[Set task] Report all lines holding "object".
### The records
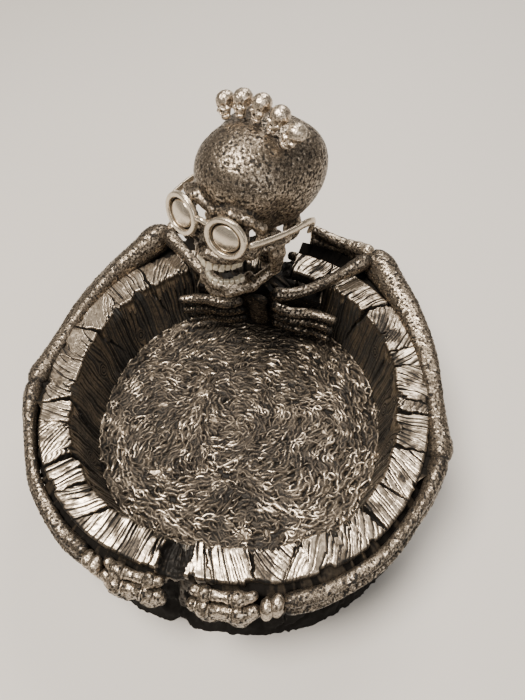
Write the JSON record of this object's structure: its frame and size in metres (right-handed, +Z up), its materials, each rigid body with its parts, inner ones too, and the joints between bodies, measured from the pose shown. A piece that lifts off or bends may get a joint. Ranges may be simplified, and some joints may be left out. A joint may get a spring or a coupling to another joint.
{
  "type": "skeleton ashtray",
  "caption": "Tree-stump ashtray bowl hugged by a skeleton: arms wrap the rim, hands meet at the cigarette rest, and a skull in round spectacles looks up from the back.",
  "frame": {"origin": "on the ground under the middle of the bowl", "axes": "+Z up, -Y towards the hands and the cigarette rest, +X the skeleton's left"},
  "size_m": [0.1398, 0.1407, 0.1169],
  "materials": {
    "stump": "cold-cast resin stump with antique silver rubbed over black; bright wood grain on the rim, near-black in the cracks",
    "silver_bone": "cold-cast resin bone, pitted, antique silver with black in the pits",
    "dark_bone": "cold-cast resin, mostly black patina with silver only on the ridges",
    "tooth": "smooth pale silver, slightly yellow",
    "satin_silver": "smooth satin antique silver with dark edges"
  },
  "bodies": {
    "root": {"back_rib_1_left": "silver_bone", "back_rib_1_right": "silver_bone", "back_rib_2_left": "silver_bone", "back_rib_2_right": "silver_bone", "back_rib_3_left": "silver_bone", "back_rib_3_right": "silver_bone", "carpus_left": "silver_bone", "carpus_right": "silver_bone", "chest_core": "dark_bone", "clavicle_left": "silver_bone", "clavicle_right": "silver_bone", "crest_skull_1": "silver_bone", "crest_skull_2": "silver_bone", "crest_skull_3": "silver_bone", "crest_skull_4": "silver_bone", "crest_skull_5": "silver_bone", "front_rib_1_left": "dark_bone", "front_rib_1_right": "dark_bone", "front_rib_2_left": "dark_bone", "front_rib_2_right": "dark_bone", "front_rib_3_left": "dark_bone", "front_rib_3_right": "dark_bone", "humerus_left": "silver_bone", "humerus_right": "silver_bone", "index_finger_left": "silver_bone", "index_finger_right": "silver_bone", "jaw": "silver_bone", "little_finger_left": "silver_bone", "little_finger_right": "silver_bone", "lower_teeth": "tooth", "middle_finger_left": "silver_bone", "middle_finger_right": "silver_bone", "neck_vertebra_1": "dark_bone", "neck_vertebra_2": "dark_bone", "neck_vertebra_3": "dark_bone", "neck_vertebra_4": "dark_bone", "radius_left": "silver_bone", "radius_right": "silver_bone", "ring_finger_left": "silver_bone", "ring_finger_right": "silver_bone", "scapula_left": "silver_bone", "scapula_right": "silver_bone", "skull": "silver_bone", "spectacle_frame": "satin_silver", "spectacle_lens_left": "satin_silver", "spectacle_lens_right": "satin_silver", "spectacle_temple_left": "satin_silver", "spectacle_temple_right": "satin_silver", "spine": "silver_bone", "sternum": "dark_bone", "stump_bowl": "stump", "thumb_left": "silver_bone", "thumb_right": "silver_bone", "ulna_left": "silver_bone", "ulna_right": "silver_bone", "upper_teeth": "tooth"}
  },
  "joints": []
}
######
### The records
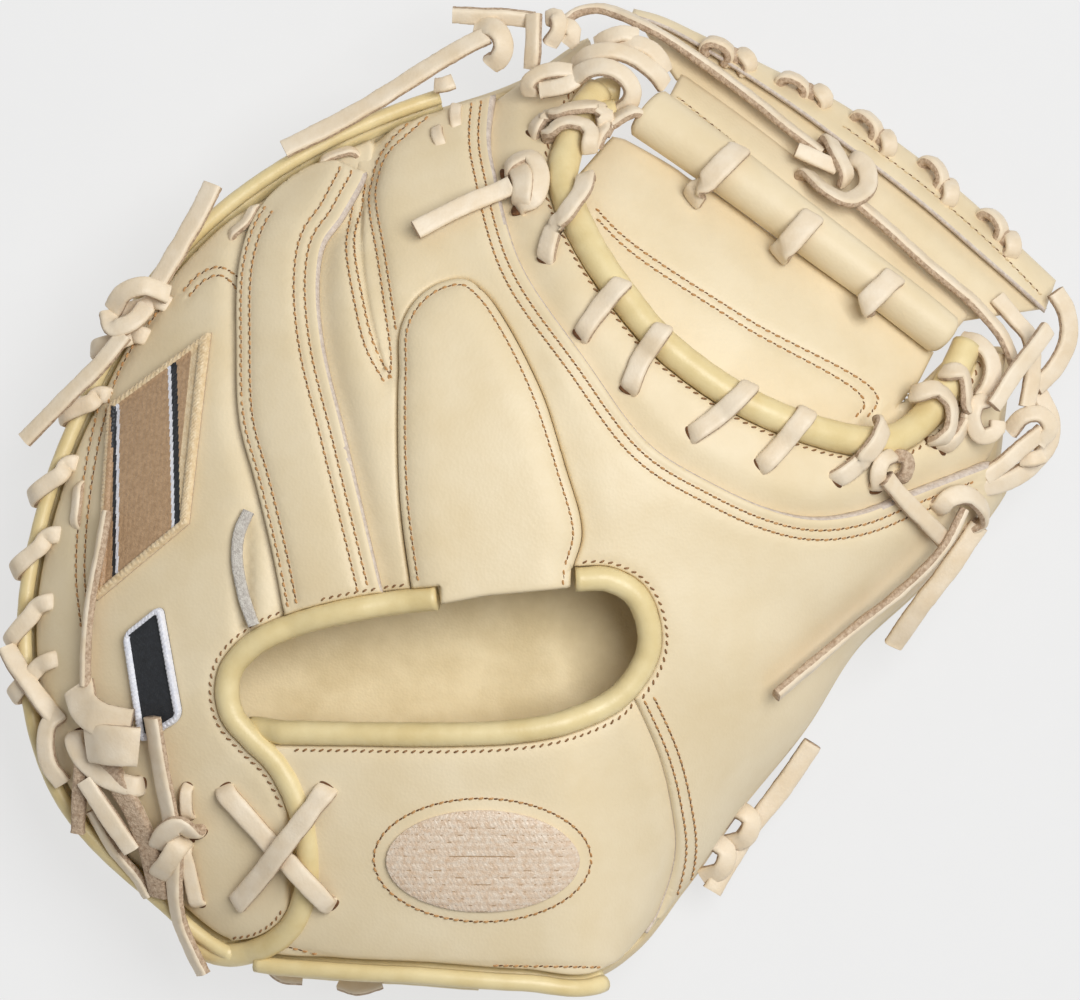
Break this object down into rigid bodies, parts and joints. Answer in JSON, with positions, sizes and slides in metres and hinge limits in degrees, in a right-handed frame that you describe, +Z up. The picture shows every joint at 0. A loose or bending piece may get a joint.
######
[Response]
Write the JSON record of this object's structure: its frame and size in metres (right-handed, +Z up), its materials, each rigid body with its parts, inner ones too, and the joints between bodies, measured from the pose shown. A piece that lifts off or bends may get a joint. Ranges may be simplified, and some joints may be left out. A joint may get a spring or a coupling to another joint.
Break this object down into rigid bodies, parts and joints. Answer in JSON, with positions, sizes and slides in metres and hinge limits in degrees, in a right-handed frame that you describe, +Z up. The picture shows every joint at 0. A loose or bending piece may get a joint.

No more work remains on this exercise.